The task:
Copy exactly, please, the lines of the data from its start through the line containing "lap_gap = 0.04; // [0.02:0.01:0.1]".

--

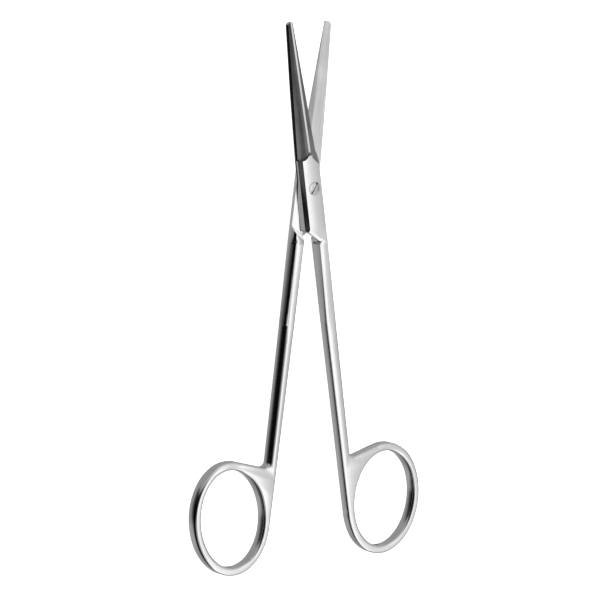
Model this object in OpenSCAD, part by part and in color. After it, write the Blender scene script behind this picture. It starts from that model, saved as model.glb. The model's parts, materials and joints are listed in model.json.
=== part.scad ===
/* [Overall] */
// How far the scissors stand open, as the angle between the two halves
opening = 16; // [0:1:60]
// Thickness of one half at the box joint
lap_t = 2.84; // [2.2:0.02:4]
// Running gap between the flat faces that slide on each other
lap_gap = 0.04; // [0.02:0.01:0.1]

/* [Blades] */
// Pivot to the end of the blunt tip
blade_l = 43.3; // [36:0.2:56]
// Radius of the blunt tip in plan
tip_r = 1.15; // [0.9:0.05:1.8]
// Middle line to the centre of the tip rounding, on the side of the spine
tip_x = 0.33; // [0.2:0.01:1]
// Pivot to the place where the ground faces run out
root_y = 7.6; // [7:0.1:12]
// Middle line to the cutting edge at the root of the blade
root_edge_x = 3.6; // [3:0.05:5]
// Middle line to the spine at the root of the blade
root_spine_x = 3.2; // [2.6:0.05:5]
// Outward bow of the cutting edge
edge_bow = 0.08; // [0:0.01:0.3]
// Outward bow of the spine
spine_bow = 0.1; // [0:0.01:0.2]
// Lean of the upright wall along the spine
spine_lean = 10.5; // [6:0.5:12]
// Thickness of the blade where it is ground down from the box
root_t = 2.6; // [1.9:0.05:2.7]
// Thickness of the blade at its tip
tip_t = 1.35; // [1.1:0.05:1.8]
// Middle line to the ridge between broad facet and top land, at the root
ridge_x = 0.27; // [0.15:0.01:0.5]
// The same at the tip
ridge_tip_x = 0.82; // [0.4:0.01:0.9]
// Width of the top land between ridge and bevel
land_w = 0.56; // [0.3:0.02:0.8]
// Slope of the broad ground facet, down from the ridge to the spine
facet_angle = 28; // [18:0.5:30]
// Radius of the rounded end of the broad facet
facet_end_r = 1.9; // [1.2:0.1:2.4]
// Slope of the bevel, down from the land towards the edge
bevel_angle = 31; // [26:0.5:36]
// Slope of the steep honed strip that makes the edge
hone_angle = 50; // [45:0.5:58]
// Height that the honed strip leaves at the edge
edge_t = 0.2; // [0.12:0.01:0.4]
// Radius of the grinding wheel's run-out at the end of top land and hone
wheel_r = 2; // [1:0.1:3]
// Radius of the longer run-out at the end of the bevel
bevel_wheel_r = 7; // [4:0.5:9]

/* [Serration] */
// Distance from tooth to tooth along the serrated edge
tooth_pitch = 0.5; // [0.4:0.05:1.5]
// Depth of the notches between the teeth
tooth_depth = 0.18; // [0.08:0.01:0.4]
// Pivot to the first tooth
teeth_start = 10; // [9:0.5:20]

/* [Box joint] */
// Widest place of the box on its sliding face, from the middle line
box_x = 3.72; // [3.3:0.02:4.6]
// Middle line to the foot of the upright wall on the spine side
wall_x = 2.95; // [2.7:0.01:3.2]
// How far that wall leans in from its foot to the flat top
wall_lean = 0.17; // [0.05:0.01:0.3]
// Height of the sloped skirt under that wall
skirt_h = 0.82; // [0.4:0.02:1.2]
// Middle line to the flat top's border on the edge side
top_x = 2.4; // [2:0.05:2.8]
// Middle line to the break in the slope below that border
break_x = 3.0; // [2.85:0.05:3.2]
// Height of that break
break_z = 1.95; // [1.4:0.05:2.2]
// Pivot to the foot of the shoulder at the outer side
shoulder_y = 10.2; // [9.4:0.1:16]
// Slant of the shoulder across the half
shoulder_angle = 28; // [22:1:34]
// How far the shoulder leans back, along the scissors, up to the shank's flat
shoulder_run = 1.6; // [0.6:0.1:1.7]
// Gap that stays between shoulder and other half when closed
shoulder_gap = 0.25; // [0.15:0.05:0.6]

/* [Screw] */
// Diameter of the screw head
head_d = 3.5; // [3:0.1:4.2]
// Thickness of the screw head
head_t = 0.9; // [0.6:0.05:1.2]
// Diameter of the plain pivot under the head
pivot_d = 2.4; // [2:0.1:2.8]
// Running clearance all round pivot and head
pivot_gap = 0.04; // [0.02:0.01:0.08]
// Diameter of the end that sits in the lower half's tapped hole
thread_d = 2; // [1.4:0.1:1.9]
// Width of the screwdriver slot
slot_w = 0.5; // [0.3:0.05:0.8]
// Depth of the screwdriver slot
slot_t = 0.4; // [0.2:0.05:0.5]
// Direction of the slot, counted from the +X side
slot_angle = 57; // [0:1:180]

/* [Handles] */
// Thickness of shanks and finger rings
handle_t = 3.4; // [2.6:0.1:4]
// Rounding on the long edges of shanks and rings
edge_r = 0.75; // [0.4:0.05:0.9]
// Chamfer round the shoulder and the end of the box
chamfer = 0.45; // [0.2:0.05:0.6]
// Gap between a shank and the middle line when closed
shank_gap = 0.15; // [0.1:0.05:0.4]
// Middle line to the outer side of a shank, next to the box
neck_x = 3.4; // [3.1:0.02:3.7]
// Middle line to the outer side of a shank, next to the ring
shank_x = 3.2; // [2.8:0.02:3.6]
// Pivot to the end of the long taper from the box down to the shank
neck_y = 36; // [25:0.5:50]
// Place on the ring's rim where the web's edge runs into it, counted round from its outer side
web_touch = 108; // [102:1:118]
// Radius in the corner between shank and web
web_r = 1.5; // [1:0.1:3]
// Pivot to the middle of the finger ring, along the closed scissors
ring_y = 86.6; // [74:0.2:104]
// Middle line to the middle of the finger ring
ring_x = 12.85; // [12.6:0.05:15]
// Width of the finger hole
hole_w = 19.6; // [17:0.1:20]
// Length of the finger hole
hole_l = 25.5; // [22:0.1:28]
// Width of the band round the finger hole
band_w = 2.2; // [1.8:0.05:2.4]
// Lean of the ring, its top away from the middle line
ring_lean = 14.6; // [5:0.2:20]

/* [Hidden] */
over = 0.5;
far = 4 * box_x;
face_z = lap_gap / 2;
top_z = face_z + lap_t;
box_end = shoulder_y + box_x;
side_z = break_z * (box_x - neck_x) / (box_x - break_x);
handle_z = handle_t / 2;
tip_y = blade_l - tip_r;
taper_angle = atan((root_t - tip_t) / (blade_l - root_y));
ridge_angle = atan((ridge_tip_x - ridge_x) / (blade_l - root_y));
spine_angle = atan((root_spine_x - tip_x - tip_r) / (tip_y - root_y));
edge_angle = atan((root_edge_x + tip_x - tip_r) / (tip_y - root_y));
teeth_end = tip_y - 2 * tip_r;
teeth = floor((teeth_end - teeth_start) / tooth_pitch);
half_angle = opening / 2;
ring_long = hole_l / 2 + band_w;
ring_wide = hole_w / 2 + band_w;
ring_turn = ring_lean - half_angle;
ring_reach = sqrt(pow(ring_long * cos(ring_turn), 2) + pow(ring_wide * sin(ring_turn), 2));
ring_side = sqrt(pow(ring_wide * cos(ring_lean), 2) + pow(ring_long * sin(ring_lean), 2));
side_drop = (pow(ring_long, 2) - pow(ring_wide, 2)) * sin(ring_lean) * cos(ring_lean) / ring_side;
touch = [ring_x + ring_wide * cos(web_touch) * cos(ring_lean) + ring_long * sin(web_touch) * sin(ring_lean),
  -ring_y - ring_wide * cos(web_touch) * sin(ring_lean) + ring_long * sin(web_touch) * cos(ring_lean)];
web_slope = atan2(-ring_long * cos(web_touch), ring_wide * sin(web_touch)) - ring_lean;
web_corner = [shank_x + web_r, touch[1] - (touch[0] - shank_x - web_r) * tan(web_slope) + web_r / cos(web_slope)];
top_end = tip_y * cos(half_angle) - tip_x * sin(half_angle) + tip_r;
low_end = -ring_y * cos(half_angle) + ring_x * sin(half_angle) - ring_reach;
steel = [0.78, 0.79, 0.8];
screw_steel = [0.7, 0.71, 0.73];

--

Exercise response:
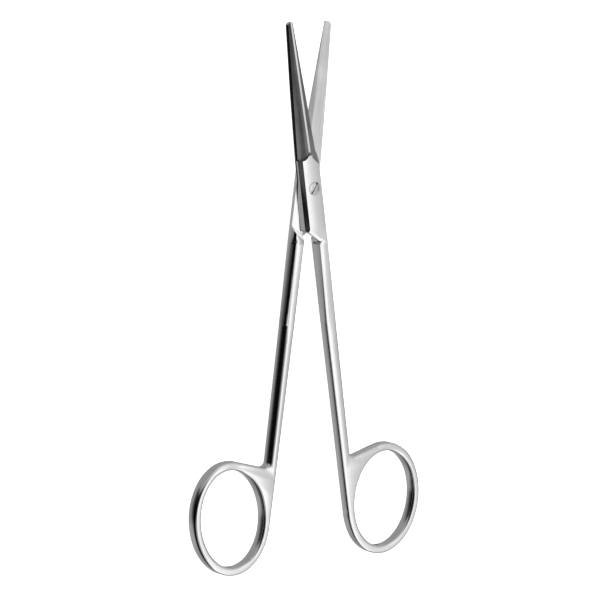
Model this object in OpenSCAD, part by part and in color. After it, write the Blender scene script behind this picture. It starts from that model, saved as model.glb. The model's parts, materials and joints are listed in model.json.
=== part.scad ===
/* [Overall] */
// How far the scissors stand open, as the angle between the two halves
opening = 16; // [0:1:60]
// Thickness of one half at the box joint
lap_t = 2.84; // [2.2:0.02:4]
// Running gap between the flat faces that slide on each other
lap_gap = 0.04; // [0.02:0.01:0.1]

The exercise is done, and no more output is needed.